The file `'datasets/user_trial_props.csv'` contains settings that are specific to each user trial. It contains a table with the following columns:

* **`'user'`**: an integer that identifies the user who drew the trajectory
* **`'trial'`**: an integer that identifies the trajectory. The pair of `'user'` and `'trial'` identify a trajectory uniquely
* **`'delay'`**: the time in seconds between the user moving the mouse on the red square in the origin, until the target appeared
* **`'input_method'`**: whether the user used a trackpad or a mouse
* **`'target_radius'`**: the radius of the target in pixels
* **`'target_x'`**: the $x$-coordinate of the target in pixels
* **`'target_y'`**: the $y$-coordinate of the target in pixels
* **`'total_time'`**: the total time of the trial in seconds

The meaning of the values in the `'input_method'` columns is encoded by the following dictionary.

In [None]:
dict_input_method = { 0 : 'trackpad', 1 : 'mouse' }

We read those properties into the dataframe `df_user_trial_props`.

In [None]:
df_user_trial_props = pd.read_csv('datasets/user_trial_props.csv')
df_user_trial_props.head()

Each row in the dataframe `df_user_trial_props` is uniquely determined by the pair of values in the `'user'` and `'trial'` column. This pair of values would therefore make for an ideal **multi-level index** of the dataframe.

#### Exercise 2.a

Set the index of the dataframe `df_user_trial_props` to a multi-level index consisting of the `'user'` and `'trial'` columns.

In [None]:
#// BEGIN_TODO [DAS_2a] Multi-level index (1 point)

# ===== =====> Replace this line by your code. <===== ===== #

#// END_TODO [DAS_2a]

df_user_trial_props.head()

#### Exercise 2.b

Use the dictionary `dict_right_handed` to convert the data in the column `'right_handed'` in `df_user_props` to more readable values. Similarly, use the dictionary `dict_input_method` to convert the data in the column `'input_method'` in the dataframe `df_user_trial_props` to more readable values.

In [None]:
#// BEGIN_TODO [DAS_2b] Convert columns in dataframes (1 point)
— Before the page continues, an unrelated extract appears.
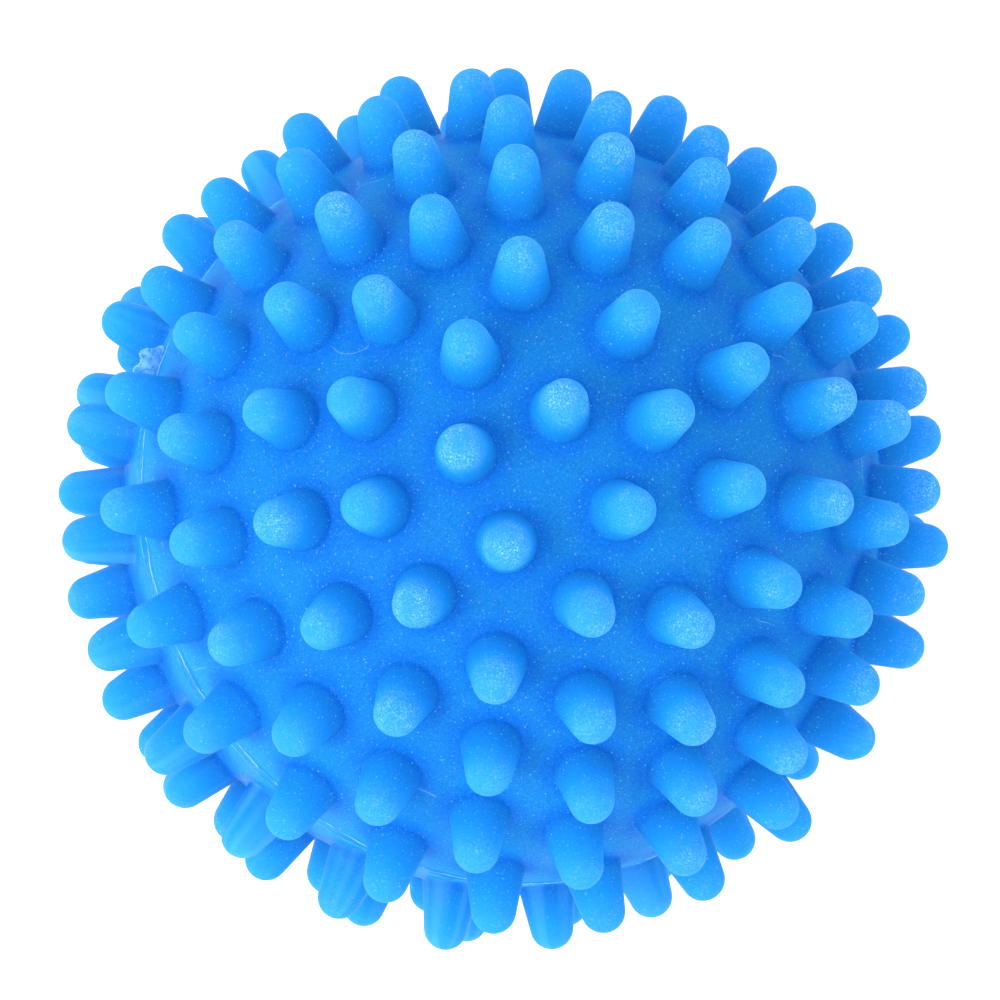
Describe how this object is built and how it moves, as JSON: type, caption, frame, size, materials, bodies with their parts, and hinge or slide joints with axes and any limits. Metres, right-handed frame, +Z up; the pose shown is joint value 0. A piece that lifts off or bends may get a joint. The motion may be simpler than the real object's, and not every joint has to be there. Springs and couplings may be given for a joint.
{
  "type": "dryer ball",
  "caption": "Hollow blue ball covered in short round-ended nubs, which tumbles with laundry in a dryer to keep it apart and soften it.",
  "frame": {"origin": "centre of the ball, which is the centre of the hollow body", "axes": "+Z is up as the ball lies on three nub tips of its lower half; the mould axis, square to the seam, leans 21.5 degrees from +Z towards an azimuth of 24.7 degrees from +X"},
  "size_m": [0.0642, 0.0644, 0.064],
  "materials": {
    "ball": "satin soft PVC with fine pale specks",
    "seam": "paler glossy weld line",
    "flash": "whitish translucent torn edge"
  },
  "bodies": {
    "root": {"upper_half_shell": "ball", "lower_half_shell": "ball", "upper_pole_nub": "ball", "upper_nubs_ring_1": "ball", "upper_nubs_ring_2": "ball", "upper_nubs_ring_3": "ball", "upper_nubs_ring_4": "ball", "upper_nubs_ring_5": "ball", "upper_nubs_ring_6": "ball", "lower_pole_nub": "ball", "lower_nubs_ring_1": "ball", "lower_nubs_ring_2": "ball", "lower_nubs_ring_3": "ball", "lower_nubs_ring_4": "ball", "lower_nubs_ring_5": "ball", "lower_nubs_ring_6": "ball", "seam_bead": "seam", "flash_tag": "flash"}
  },
  "joints": []
}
# ===== =====> Replace this line by your code. <===== ===== #

#// END_TODO [DAS_2b]

df_user_trial_props.head()

## Data Aggregation

In the EDA exercises you have already encountered various ways to aggregate data. One very useful method was to _group_ the data. For instance, if we want to compute the average approximate speed in every trial, we can do this by first grouping on `'user'` and `'trial'`, selecting the `'approximate'` column and computing the mean.

In [None]:
df_speeds = df_fitts.groupby(['user','trial'])[['approximate_speed']].mean()
df_speeds.head()

Note that the resulting dataframe is indexed by the pair of `'user'` and `'trial'` as a multi-level index.

### Computing Several Aggregated Quantities at Once

The _Pandas_ library provides a very convenient function **`agg()`**, which can compute several aggregated quantities on grouped data at once. As an argument, you can supply a dictionary, which maps column names to either

* a name of a function (string), e.g. `'mean'`, `'median'`, `'sum'`, or `'count'`
* a function
* a list of names of functions, e.g. `['sum','count']`

We present an example of the last usage. We compute both the **mean** and the **median** of `'approximate_speed'` and the **max** value of `'x'`

In [None]:
df_features = df_fitts.groupby(['user','trial']).agg({'approximate_speed':['mean','median'], 'x':['max']})
df_features.head()

In the result, not only do the rows have a multi-level index, but also the columns. For our next step, this is not so useful, so we first rename the columns.

In [None]:
df_features.columns=['appr_speed_mean', 'appr_speed_median', 'x_max']
df_features.head()

### Joining Two Dataframes

We now want to add the computed features as columns to the old dataframe with properties `df_user_trial_props`. We can do this by _joining_ two dataframes with the _Pandas_ function **`join()`**. We store the result in a dataframe `df_results`. 

In [None]:
df_results = df_user_trial_props.join(df_features)
df_results.head()

> **Important:** For the **`join()`** function to behave properly, it is important that the two dataframes are indexed in the same way. For example, it was essential for joining `df_user_trial_props` with `df_features` that we used the same multi-level index for both dataframes.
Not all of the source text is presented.